В воскресенье 22 июня 1941 года чета Шевалье и Оппенгеймер, возвращаясь на машине с пикника на пляже, услышали из радионовостей о нападении фашистской Германии на Советский Союз. Шевалье запомнил слова Оппи о том, что Гитлер совершил большой промах. Выступив против Советского Союза, Гитлер «одним махом развеял опасное заблуждение, распространенное в либеральных и политических кругах, что фашизм и коммунизм якобы две различные версии одной и той же тоталитарной идеологии». Теперь западные демократии по всему миру должны приветствовать коммунистов как своих союзников. Оба считали, что такое положение вещей давным-давно назрело.

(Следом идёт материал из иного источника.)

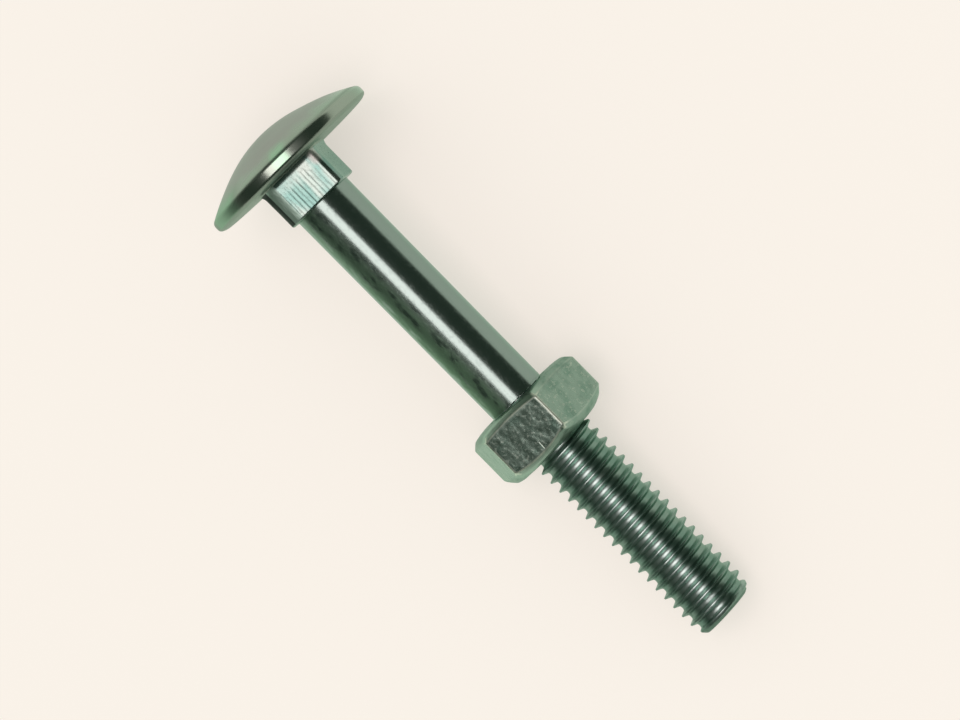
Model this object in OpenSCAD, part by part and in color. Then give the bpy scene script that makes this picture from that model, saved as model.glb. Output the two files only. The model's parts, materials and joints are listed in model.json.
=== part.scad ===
// Carriage bolt of nominal size M6 x 50 with its hexagon nut, lying on its side.
//
// Each piece is drawn in the bolt's own frame: Z runs along the shank, 0 at the bearing face
// of the head and growing towards the thread's end. The finished assembly is laid along +X and
// tipped so that the rim of the head and one flat of the nut rest on the plane Z = 0.
// The screw thread is drawn as its envelope, the plain cylinder that touches the crests.

/* [Head] */
// Diameter of the domed head
head_d = 16.1; // [15.4:0.05:16.6]
// Height of the head above its bearing face
head_h = 3.55; // [3.4:0.05:3.9]
// Radius of the middle of the dome
crown_r = 11.5; // [11:0.25:12]
// Radius of the flatter outer part of the dome
shoulder_r = 20.5; // [19:0.5:22]
// Slope at which the middle of the dome runs into its outer part
crown_slope = 16; // [12:1:18]
// Rounding where the dome meets the rim
rim_top_round = 0.35; // [0.2:0.05:0.4]
// Rounding where the rim meets the bearing face
rim_base_round = 0.5; // [0.3:0.05:0.6]
// Sideways offset of the upset head from the shank
head_offset = 0.45; // [0:0.05:0.5]

/* [Square neck] */
// Width of the neck across its flats
neck_side = 5.92; // [5.6:0.02:6.4]
// Length of the neck from the bearing face
neck_l = 3.65; // [3.4:0.05:4.6]
// Rounding of the two well-filled corners
neck_sharp_round = 0.6; // [0.35:0.05:0.8]
// Rounding of the two duller corners
neck_dull_round = 1.4; // [0.6:0.1:1.6]
// Fillet between the neck and the bearing face
neck_fillet = 0.35; // [0.1:0.05:0.35]
// Rounding of the neck's end edges
neck_end_round = 0.2; // [0.1:0.05:0.25]
// Turn of the neck's flats from the nut's
neck_turn = -6.2; // [-15:0.1:15]

/* [Shank and thread] */
// Length under the head
bolt_l = 49.8; // [48.8:0.1:51.2]
// Diameter of the plain shank at the neck
shank_d = 5.3; // [5.2:0.02:5.5]
// Diameter of the plain shank where the thread begins
shank_end_d = 5.18; // [5.1:0.02:5.4]
// Distance from the head to the start of the thread
thread_start = 25.4; // [25:0.1:26]
// Length over which the thread rises to its full height
run_out = 1; // [0.5:0.1:1.5]
// Diameter over the thread's crests
thread_d = 5.82; // [5.8:0.02:5.96]
// Length of the slight taper that leads a nut on
lead_l = 1; // [0.5:0.1:1.5]
// Diameter at the outer end of that taper
lead_d = 5.2; // [4.8:0.05:5.4]
// Length of the steep cone at the very end
point_l = 0.3; // [0.2:0.05:0.6]
// Diameter of the flat end face
point_d = 4.3; // [3.8:0.05:4.6]

/* [Nut] */
// Width across the flats
nut_flats = 10; // [9.8:0.02:10]
// Height of the nut
nut_h = 4.94; // [4.7:0.02:5.2]
// Distance from the head to the nut's nearer face
nut_place = 25.8; // [25.6:0.1:40]
// Largest radius of the turned outline that trims the corners
nut_trim_r = 5.78; // [5.7:0.02:5.9]
// Rounding of the corners at the face towards the head
nut_inner_round = 1.8; // [1.5:0.05:2]
// How deep that rounding reaches
nut_inner_depth = 1.74; // [1.6:0.02:1.78]
// Rounding of the corners at the face towards the thread's end
nut_outer_round = 2.3; // [2.1:0.05:2.4]
// How deep that rounding reaches
nut_outer_depth = 2.28; // [2:0.02:2.29]
// Running clearance between the thread's crests and the bore, on the radius
bore_clearance = 0.05; // [0.01:0.01:0.1]
// Radius of the countersunk mouths of the bore
mouth_r = 3.3; // [3.1:0.05:3.4]
// Slope of the countersinks from the nut's faces
mouth_slope = 30; // [25:1:45]

/* [Hidden] */
$fn = 96;

// Overlap that makes neighbouring shapes one solid
bond = 0.5;

rim_r = head_d / 2;
crown_centre = [0, crown_r - head_h];
shoulder_centre = crown_centre + (shoulder_r - crown_r) * [-sin(crown_slope), cos(crown_slope)];
crown_edge_r = crown_r * sin(crown_slope);

// Centre of the rounding that touches both the dome's outer part and the rim
rim_top_x = rim_r - rim_top_round;
rim_top_reach = shoulder_r - rim_top_round;
rim_top_centre = [
    rim_top_x,
    shoulder_centre.y - sqrt(pow(rim_top_reach, 2) - pow(rim_top_x - shoulder_centre.x, 2))
];
dome_touch = shoulder_centre + (rim_top_centre - shoulder_centre) * shoulder_r / rim_top_reach;
rim_base_centre = [rim_r - rim_base_round, -rim_base_round];

// Roundings and centres of the neck's four corners, going round from the first quadrant
corner_round = [neck_sharp_round, neck_sharp_round, neck_dull_round, neck_dull_round];
corner_centre = [for (i = [0:3]) (neck_side / 2 - corner_round[i]) * sqrt(2) * heading(45 + 90 * i)];

bore_r = thread_d / 2 + bore_clearance;
nut_inner_centre = [nut_trim_r - nut_inner_round, nut_inner_depth];
nut_outer_centre = [nut_trim_r - nut_outer_round, nut_h - nut_outer_depth];

// The flat's far edge, halfway along, is where the nut touches the ground
nut_touch_r = nut_flats / 2;
nut_touch_z = nut_place + nut_outer_centre.y
    + sqrt(pow(nut_outer_round, 2) - pow(nut_touch_r - nut_outer_centre.x, 2));

// Tilt of the line from that edge that just touches the rounding of the rim
touch_run = nut_touch_z - rim_base_centre.y;
touch_drop = rim_base_centre.x - nut_touch_r;
touch_span = norm([touch_run, touch_drop]);
rest_tilt = atan2(touch_drop, touch_run) + asin(rim_base_round / touch_span);

// Height of the shank's axis above the ground at the bearing face, and the ends of the whole
axis_height = rim_base_centre * [cos(rest_tilt), sin(rest_tilt)] + rim_base_round;
low_x = crown_centre.y * cos(rest_tilt) - crown_r;
high_x = bolt_l * cos(rest_tilt) + point_d / 2 * sin(rest_tilt);

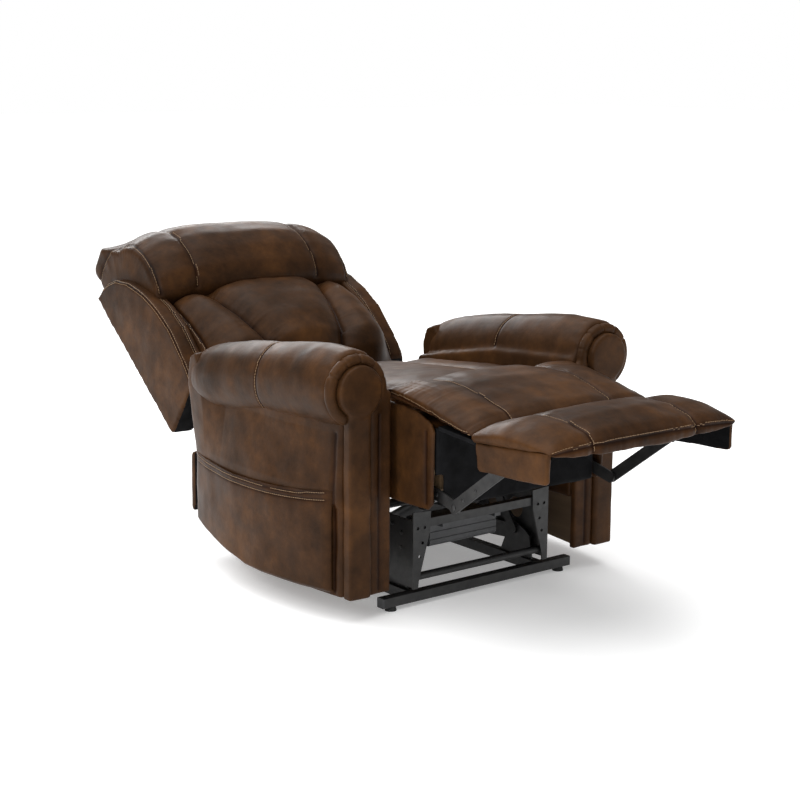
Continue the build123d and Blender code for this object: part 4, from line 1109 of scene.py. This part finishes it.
def buildStudio():
    mesh = bmesh.new()
    bmesh.ops.create_grid(mesh, x_segments=1, y_segments=1, size=studio["floor"])
    floor = newPiece("studioFloor", mesh)
    pale = plainFinish("paleFloor", ((0.86, 0.86, 0.86), (0.90, 0.90, 0.90)), (0.8, 0.9), 2.0)
    glow = pale.node_tree.nodes["Principled BSDF"].inputs
    glow["Emission Color"].default_value = white
    glow["Emission Strength"].default_value = studio["floorGlow"]
    floor.data.materials.append(pale)
    world = bpy.data.worlds.new("studioWorld")
    world.use_nodes = True
    tree = world.node_tree
    lit = tree.nodes["Background"]
    lit.inputs["Strength"].default_value = studio["skyLight"]
    lit.inputs["Color"].default_value = white
    seen = add(tree, "ShaderNodeBackground", Strength=studio["skySeen"])
    seen.inputs["Color"].default_value = white
    both = add(tree, "ShaderNodeMixShader")
    tree.links.new(add(tree, "ShaderNodeLightPath").outputs["Is Camera Ray"], both.inputs[0])
    tree.links.new(lit.outputs[0], both.inputs[1])
    tree.links.new(seen.outputs[0], both.inputs[2])
    tree.links.new(both.outputs[0], tree.nodes["World Output"].inputs["Surface"])
    bpy.context.scene.world = world
    sun = bpy.data.lights.new("overheadSoftbox", "SUN")
    sun.energy = studio["sunPower"]
    sun.angle = radians(studio["sunSpread"])
    overhead = bpy.data.objects.new("overheadSoftbox", sun)
    overhead.rotation_euler = (radians(-12), radians(-14), 0)
    bpy.context.collection.objects.link(overhead)
    for name, place, size, power in studio["lamps"]:
        data = bpy.data.lights.new(name, "AREA")
        data.shape = "RECTANGLE"
        data.size, data.size_y = size
        data.energy = power
        light = bpy.data.objects.new(name, data)
        light.location = place
        light.rotation_euler = (Vector((0, 0, 0.4)) - Vector(place)).to_track_quat("-Z", "Y").to_euler()
        bpy.context.collection.objects.link(light)


def buildCamera():
    turn, dip, roll = radians(view["turn"]), radians(view["dip"]), radians(view["roll"])
    ahead = Vector((-sin(turn) * cos(dip), cos(turn) * cos(dip), -sin(dip)))
    right = Vector((cos(turn), sin(turn), 0))
    above = right.cross(ahead)
    rightRolled = right * cos(roll) + above * sin(roll)
    aboveRolled = above * cos(roll) - right * sin(roll)
    data = bpy.data.cameras.new("studioCamera")
    data.sensor_width = 36.0
    data.lens = view["lens"]
    data.shift_y = view["rise"]
    camera = bpy.data.objects.new("studioCamera", data)
    frameAxes = Matrix((rightRolled, aboveRolled, -ahead)).transposed().to_4x4()
    camera.matrix_world = Matrix.Translation(view["place"]) @ frameAxes
    bpy.context.collection.objects.link(camera)
    bpy.context.scene.camera = camera


buildStudio()
buildCamera()
bpy.context.scene.view_settings.view_transform = "Standard"
print("studio ready")
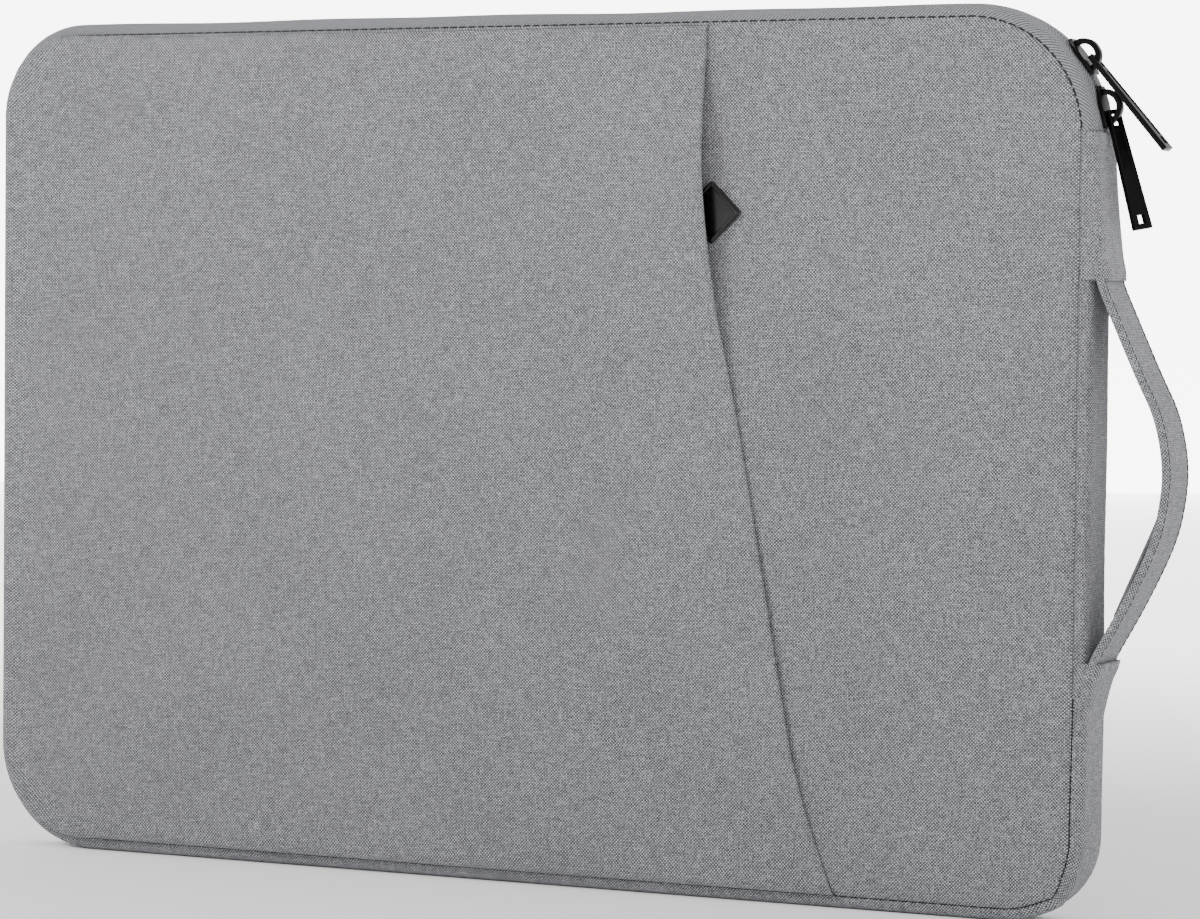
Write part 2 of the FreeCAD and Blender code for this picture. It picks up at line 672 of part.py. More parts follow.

Седьмого декабря 1941 года Япония атаковала Перл-Харбор, и война вдруг пришла в Америку. «Наша маленькая группа в Беркли, — вспоминал Шевалье, — волей-неволей отражала перемену настроений в стране». По его словам, «группа продолжала нерегулярные встречи», однако Оппенгеймер редко в них участвовал из-за постоянных разъездов. «Когда мы встречались, — писал Шевалье, — то дело в основном ограничивалось обсуждением хода войны и событий на домашнем фронте».